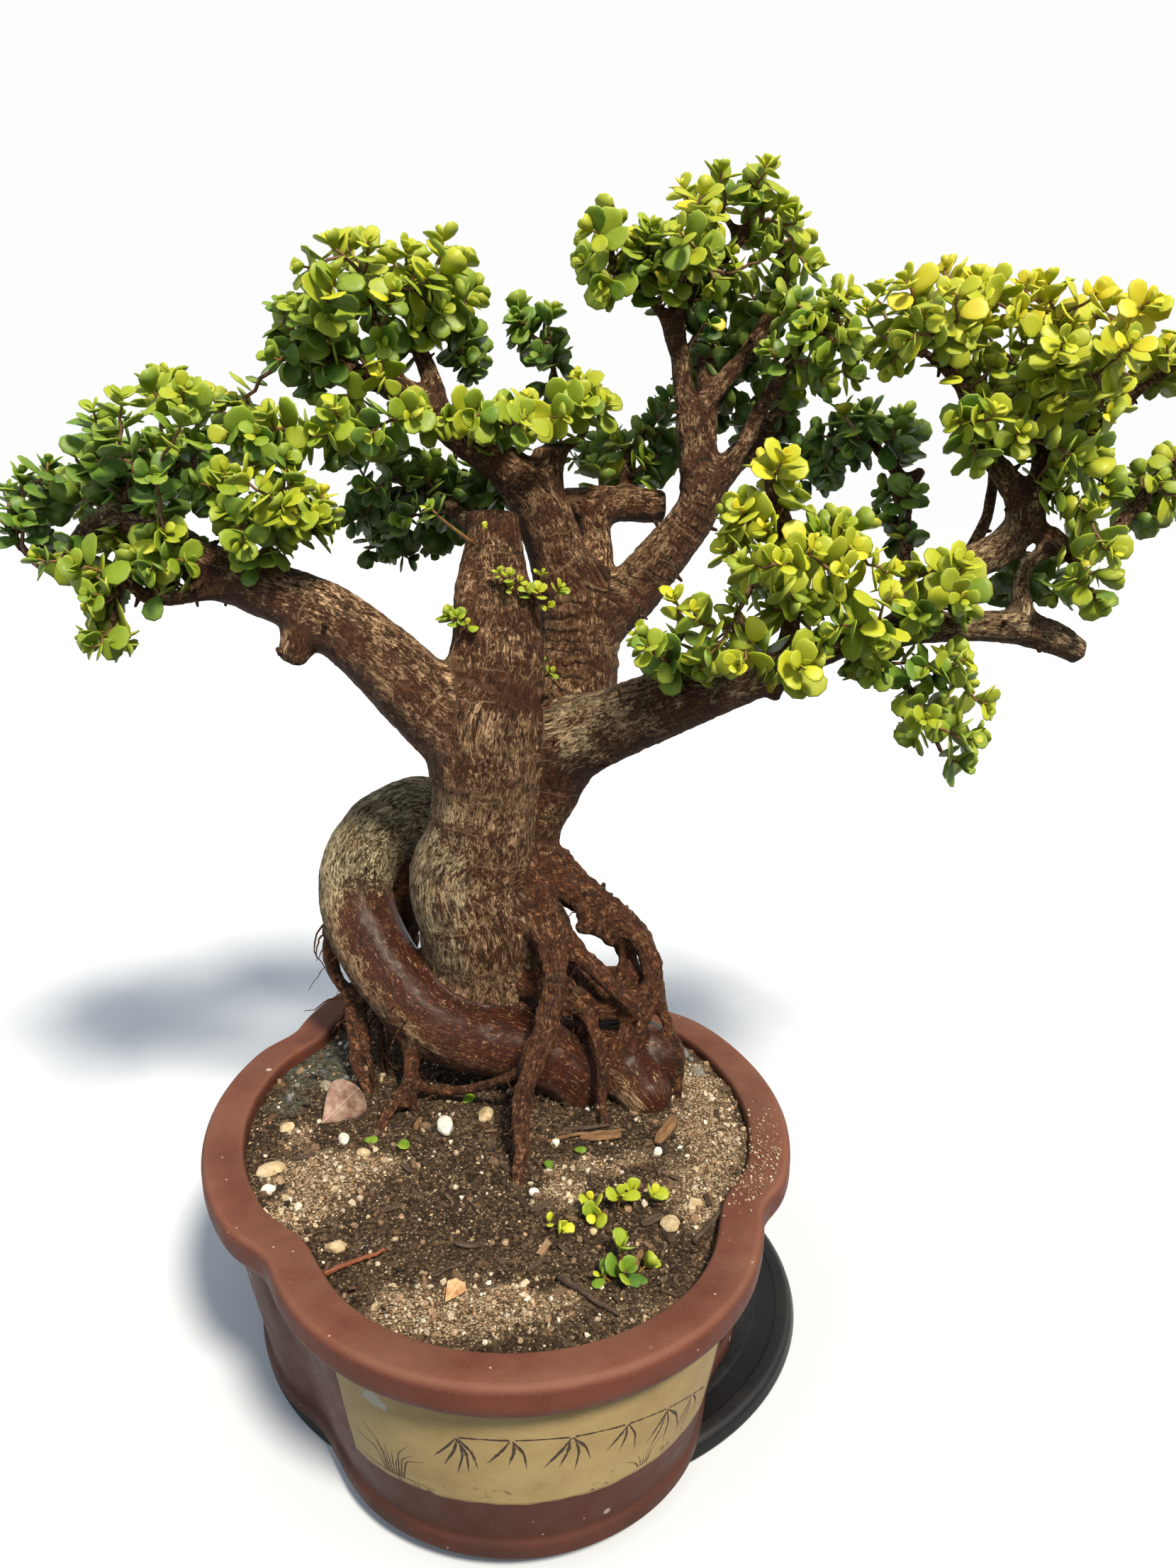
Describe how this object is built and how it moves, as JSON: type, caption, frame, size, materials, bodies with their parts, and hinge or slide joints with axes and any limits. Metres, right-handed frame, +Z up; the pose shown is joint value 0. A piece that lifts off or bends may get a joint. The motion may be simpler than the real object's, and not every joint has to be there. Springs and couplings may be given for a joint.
{
  "type": "dwarf jade bonsai in a pot",
  "caption": "Potted dwarf jade bonsai: forked thick trunk, looping exposed roots, fleshy round leaves, four-lobed clay pot with a flat rim on a round stand.",
  "frame": {"origin": "on the underside of the round stand, on the upright axis of the pot", "axes": "+Z up; the long axis of the pot lies along Y, and the plain panel of its wall that the picture shows faces -Y; the lowest left branch reaches towards -X"},
  "size_m": [0.748, 0.4896, 0.7358],
  "materials": {
    "bark": "matte",
    "clay": "matte",
    "soil": "matte",
    "black_plastic": "satin",
    "screen_plastic": "satin",
    "white_stone": "matte",
    "sandstone": "matte",
    "grey_stone": "matte",
    "bark_chip": "matte",
    "dry_leaf": "matte",
    "twig": "matte",
    "young_leaf": "satin",
    "leaf_sunny": "satin",
    "leaf_shade": "satin",
    "leaf_green": "satin"
  },
  "bodies": {
    "root": {"round_stand": "black_plastic", "pot": "clay", "drainage_screen_front": "screen_plastic", "drainage_screen_back": "screen_plastic", "tree_wood": "bark", "soil": "soil", "leaves_left_crown": "leaf_green", "leaves_left_outer": "leaf_green", "leaves_left_end": "leaf_green", "leaves_left_tail": "leaf_green", "leaves_left_back": "leaf_shade", "leaves_upper_left_crown": "leaf_green", "leaves_upper_left_lobe": "leaf_green", "leaves_upper_left_front": "leaf_green", "leaves_mid_front": "leaf_sunny", "leaves_mid_right": "leaf_sunny", "leaves_low_back": "leaf_shade", "leaves_mid_shoots": "leaf_green", "leaves_back_pad": "leaf_shade", "leaves_top_crown": "leaf_green", "leaves_top_left_sprig": "leaf_green", "leaves_top_tip": "leaf_green", "leaves_top_right": "leaf_green", "leaves_top_low_right": "leaf_sunny", "leaves_top_right_side": "leaf_green", "leaves_top_back": "leaf_shade", "leaves_right_back": "leaf_shade", "leaves_right_back_low": "leaf_shade", "leaves_front_small": "leaf_sunny", "leaves_low_right_left": "leaf_sunny", "leaves_low_right_crown": "leaf_sunny", "leaves_low_right_mid": "leaf_sunny", "leaves_low_right_end": "leaf_sunny", "leaves_low_right_front": "leaf_sunny", "leaves_low_right_tail": "leaf_sunny", "leaves_far_right_left": "leaf_sunny", "leaves_far_right_crown": "leaf_sunny", "leaves_far_right_end": "leaf_sunny", "leaves_far_right_in": "leaf_sunny", "leaves_far_right_mid": "leaf_sunny", "leaves_far_right_low": "leaf_sunny", "leaves_far_right_side": "leaf_sunny", "leaves_far_right_back": "leaf_sunny", "sprout_stub_left": "young_leaf", "sprout_stub_front": "young_leaf", "sprout_stub_right": "young_leaf", "sprout_fork": "young_leaf", "white_pebble": "white_stone", "tan_pebble": "sandstone", "pale_stone": "sandstone", "round_stone": "sandstone", "grey_stone": "grey_stone", "bark_chip_left": "bark_chip", "bark_chip_right": "bark_chip", "dry_leaf": "dry_leaf", "leaf_scrap": "dry_leaf", "red_twig": "twig", "dark_twig": "twig", "seedling_right": "young_leaf", "seedling_front": "young_leaf"}
  },
  "joints": []
}
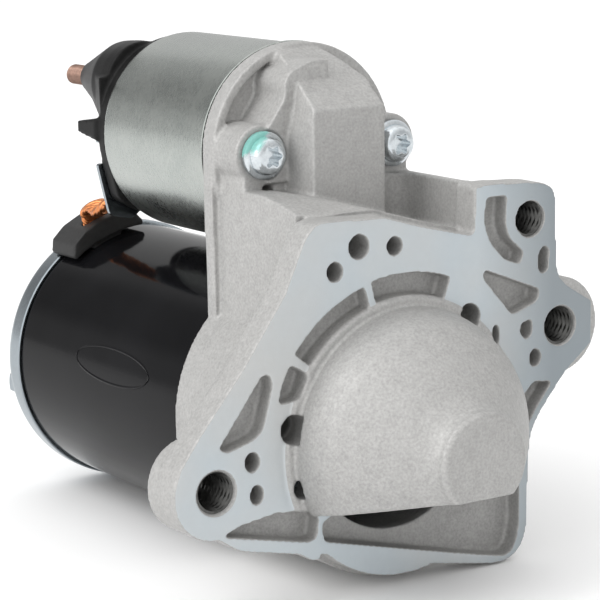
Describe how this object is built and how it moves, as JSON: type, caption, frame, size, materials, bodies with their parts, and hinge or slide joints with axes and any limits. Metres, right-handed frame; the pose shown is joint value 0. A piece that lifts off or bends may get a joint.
......
All of the lines above need to be given again exactly.

### ANSWER TO THE PROBLEM
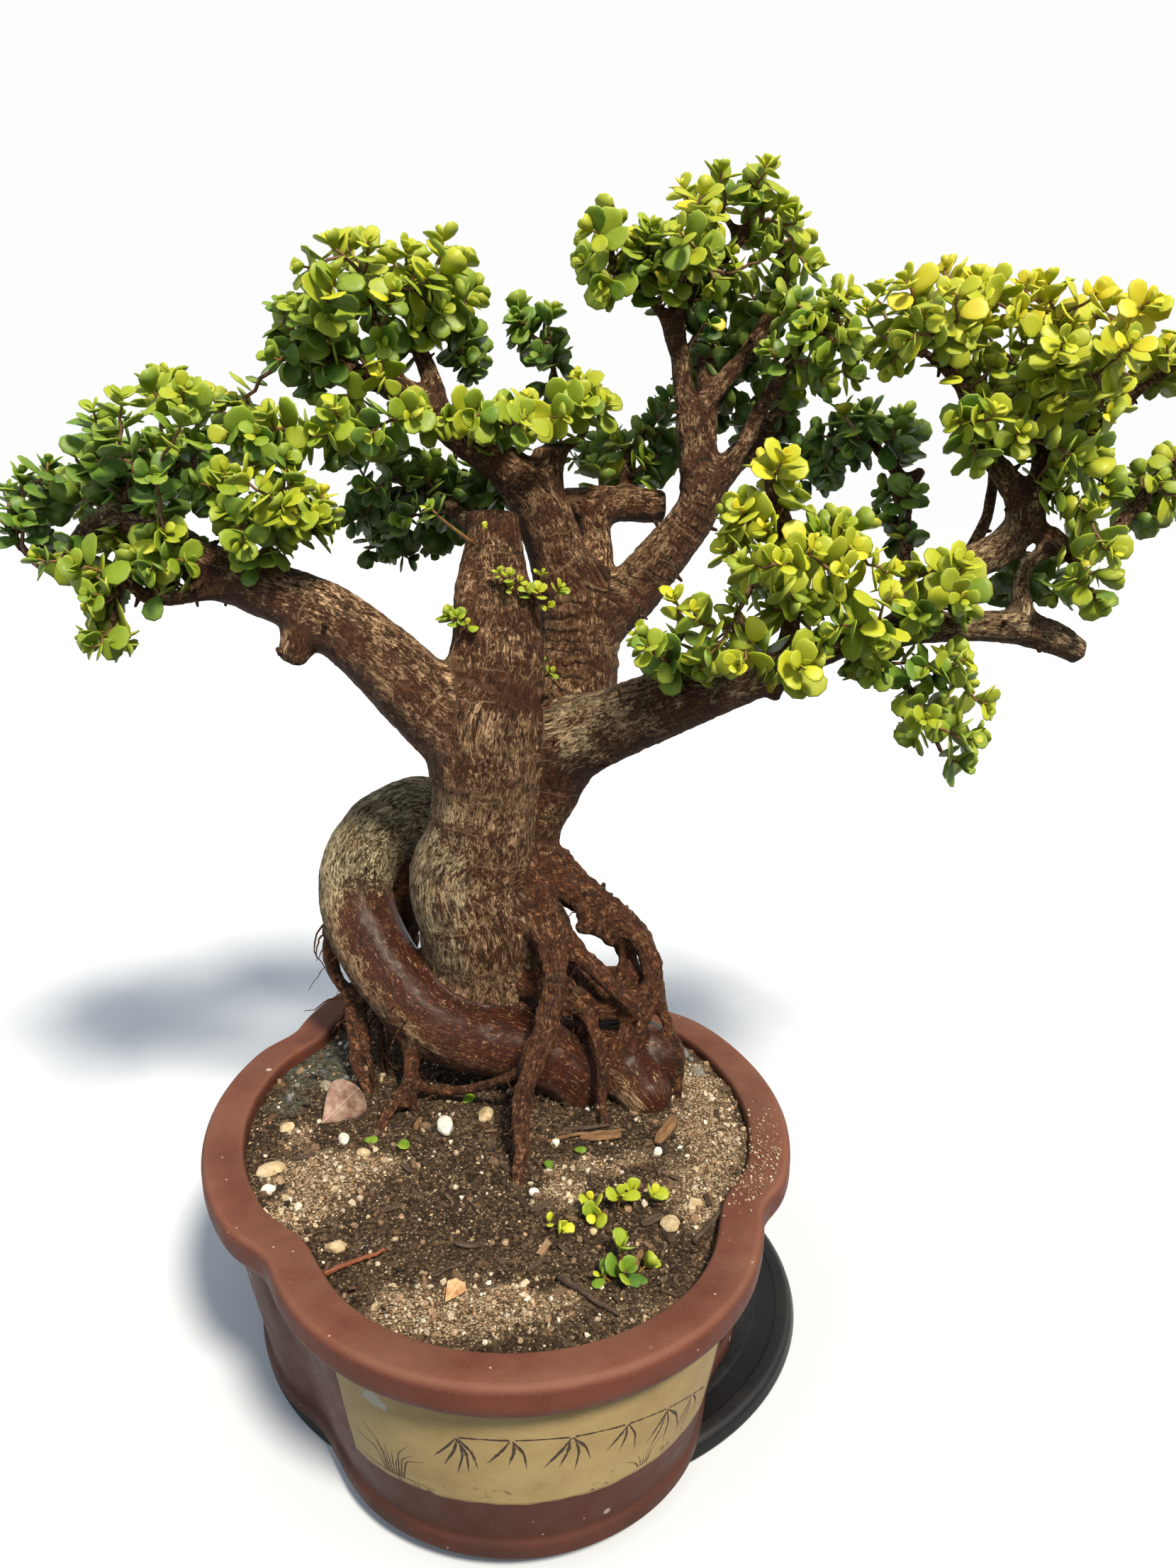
Describe how this object is built and how it moves, as JSON: type, caption, frame, size, materials, bodies with their parts, and hinge or slide joints with axes and any limits. Metres, right-handed frame, +Z up; the pose shown is joint value 0. A piece that lifts off or bends may get a joint. The motion may be simpler than the real object's, and not every joint has to be there. Springs and couplings may be given for a joint.
{
  "type": "dwarf jade bonsai in a pot",
  "caption": "Potted dwarf jade bonsai: forked thick trunk, looping exposed roots, fleshy round leaves, four-lobed clay pot with a flat rim on a round stand.",
  "frame": {"origin": "on the underside of the round stand, on the upright axis of the pot", "axes": "+Z up; the long axis of the pot lies along Y, and the plain panel of its wall that the picture shows faces -Y; the lowest left branch reaches towards -X"},
  "size_m": [0.748, 0.4896, 0.7358],
  "materials": {
    "bark": "matte",
    "clay": "matte",
    "soil": "matte",
    "black_plastic": "satin",
    "screen_plastic": "satin",
    "white_stone": "matte",
    "sandstone": "matte",
    "grey_stone": "matte",
    "bark_chip": "matte",
    "dry_leaf": "matte",
    "twig": "matte",
    "young_leaf": "satin",
    "leaf_sunny": "satin",
    "leaf_shade": "satin",
    "leaf_green": "satin"
  },
  "bodies": {
    "root": {"round_stand": "black_plastic", "pot": "clay", "drainage_screen_front": "screen_plastic", "drainage_screen_back": "screen_plastic", "tree_wood": "bark", "soil": "soil", "leaves_left_crown": "leaf_green", "leaves_left_outer": "leaf_green", "leaves_left_end": "leaf_green", "leaves_left_tail": "leaf_green", "leaves_left_back": "leaf_shade", "leaves_upper_left_crown": "leaf_green", "leaves_upper_left_lobe": "leaf_green", "leaves_upper_left_front": "leaf_green", "leaves_mid_front": "leaf_sunny", "leaves_mid_right": "leaf_sunny", "leaves_low_back": "leaf_shade", "leaves_mid_shoots": "leaf_green", "leaves_back_pad": "leaf_shade", "leaves_top_crown": "leaf_green", "leaves_top_left_sprig": "leaf_green", "leaves_top_tip": "leaf_green", "leaves_top_right": "leaf_green", "leaves_top_low_right": "leaf_sunny", "leaves_top_right_side": "leaf_green", "leaves_top_back": "leaf_shade", "leaves_right_back": "leaf_shade", "leaves_right_back_low": "leaf_shade", "leaves_front_small": "leaf_sunny", "leaves_low_right_left": "leaf_sunny", "leaves_low_right_crown": "leaf_sunny", "leaves_low_right_mid": "leaf_sunny", "leaves_low_right_end": "leaf_sunny", "leaves_low_right_front": "leaf_sunny", "leaves_low_right_tail": "leaf_sunny", "leaves_far_right_left": "leaf_sunny", "leaves_far_right_crown": "leaf_sunny", "leaves_far_right_end": "leaf_sunny", "leaves_far_right_in": "leaf_sunny", "leaves_far_right_mid": "leaf_sunny", "leaves_far_right_low": "leaf_sunny", "leaves_far_right_side": "leaf_sunny", "leaves_far_right_back": "leaf_sunny", "sprout_stub_left": "young_leaf", "sprout_stub_front": "young_leaf", "sprout_stub_right": "young_leaf", "sprout_fork": "young_leaf", "white_pebble": "white_stone", "tan_pebble": "sandstone", "pale_stone": "sandstone", "round_stone": "sandstone", "grey_stone": "grey_stone", "bark_chip_left": "bark_chip", "bark_chip_right": "bark_chip", "dry_leaf": "dry_leaf", "leaf_scrap": "dry_leaf", "red_twig": "twig", "dark_twig": "twig", "seedling_right": "young_leaf", "seedling_front": "young_leaf"}
  },
  "joints": []
}
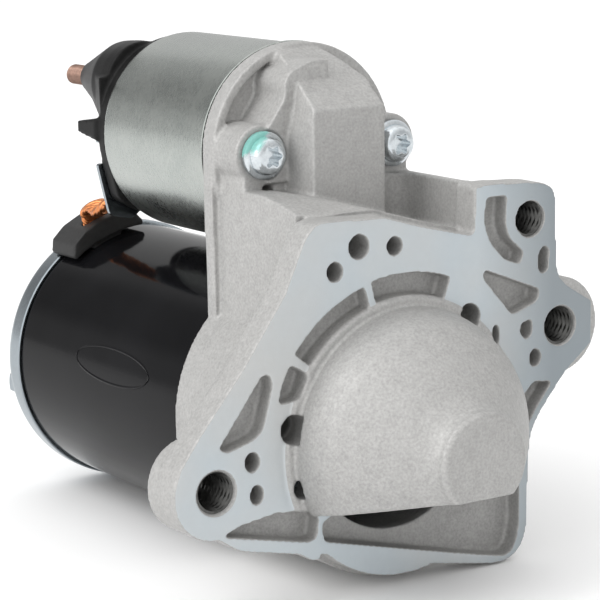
Describe how this object is built and how it moves, as JSON: type, caption, frame, size, materials, bodies with their parts, and hinge or slide joints with axes and any limits. Metres, right-handed frame; the pose shown is joint value 0. A piece that lifts off or bends may get a joint.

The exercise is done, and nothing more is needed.